Mientras unos corren por miedo al desabastecimiento inexistente de alimentos, curiosamente, aún no nos hemos percatado que estamos desabastecidos hace siglos, pero de empatía. Sólo que a este tipo de desabastecimiento le quitamos la mirada porque nos enseñaron a competir (por eso muchos quieren llegar antes a los estantes de los supermercados y dejarlos vacíos) y no a convivir compartiendo lo poco o lo mucho que se tiene, a ser exitosos (porque tienen más alimentos que otros) y no a ser felices, a golpear con el puño y no a dar la mano, siempre sacrificando a los demás. Los otros fueron convertidos en enemigos de mis intereses, de mis mezquindades y de mi puesto de trabajo: se creyeron el lavado de cerebro que alimenta esa mentalidad depredadora.

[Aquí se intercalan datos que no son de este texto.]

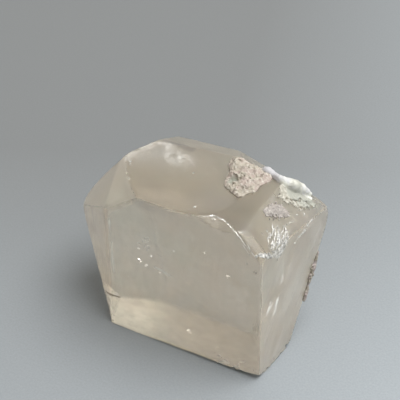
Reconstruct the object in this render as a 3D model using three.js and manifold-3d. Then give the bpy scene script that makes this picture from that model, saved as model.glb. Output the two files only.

Quizás el coronavirus nos recuerde la única obligación que tenemos como especie: seguir siendo humanos. Y si me perdí en el camino por las distracciones, me pide que trate de corregir mi falta de atención para distinguir lo esencial (compartir empáticamente) de lo accidental (acumular egoístamente). Nada de lo que tenemos en exceso resulta necesario, pero es una urgencia para que otros que no tienen tengan lo necesario. Y, en este momento de emergencia sanitaria, ser empática/o implica no visitar a familiares ni a vecinos, no irse de paseo, no salir salvo que sea estrictamente urgente, es decir, “quedarse en casa”, no más.

¿Por qué tenemos miedo al desabastecimiento si somos muchos costarricenses junto a muchos de otras nacionalidades? Después de esta pandemia, compartiremos lo que tengamos con nuestros vecinos (de hogar, de trabajo, de entretenimiento, etc.), y los vecinos de mi familia lejana harán lo mismo, hasta que entendamos que nuestra fortaleza viene de quien está al lado mío y que me cuidará mejor de como yo sé cuidarme. ¿Renunciaremos al dominio que lleva al exterminio? ¿O abrazaremos al vecino que es el único camino?

Surgen dos preguntas: ¿Y Dios? Nada nos debe. ¿Y las religiones? Tal vez habría que abogar por una religión cuyo dios produzca una espiritualidad situada, pero ¿dónde? En las víctimas, los que son asesinados por el mercado salvaje, inhospitalario, devorador y egoísta, y las personas insatisfechas, quienes tratan de banalizar la muerte que atisba y llena con su miedo toda la vida, y que, aunque parezcan coincidir, lo son pero nominalmente. Estos dos grandes grupos son los que están decepcionados ante las promesas de las pasadas religiones y revoluciones. ¿Un Dios que no toma partido (“Nada nos debe”)? Como dicen los sociólogos, “el mayor pecado de hoy no es la maldad, sino la indiferencia” (I. González-Faus). Eso sí, un nuevo orden que corrige la falacia de la violencia redentora: el mundo no es ordenado ni ausente del mal gracias a la destrucción de enemigos/pecadores/pobres, sino gracias a su integración o empatía...

Hasta que la dignidad se haga costumbre.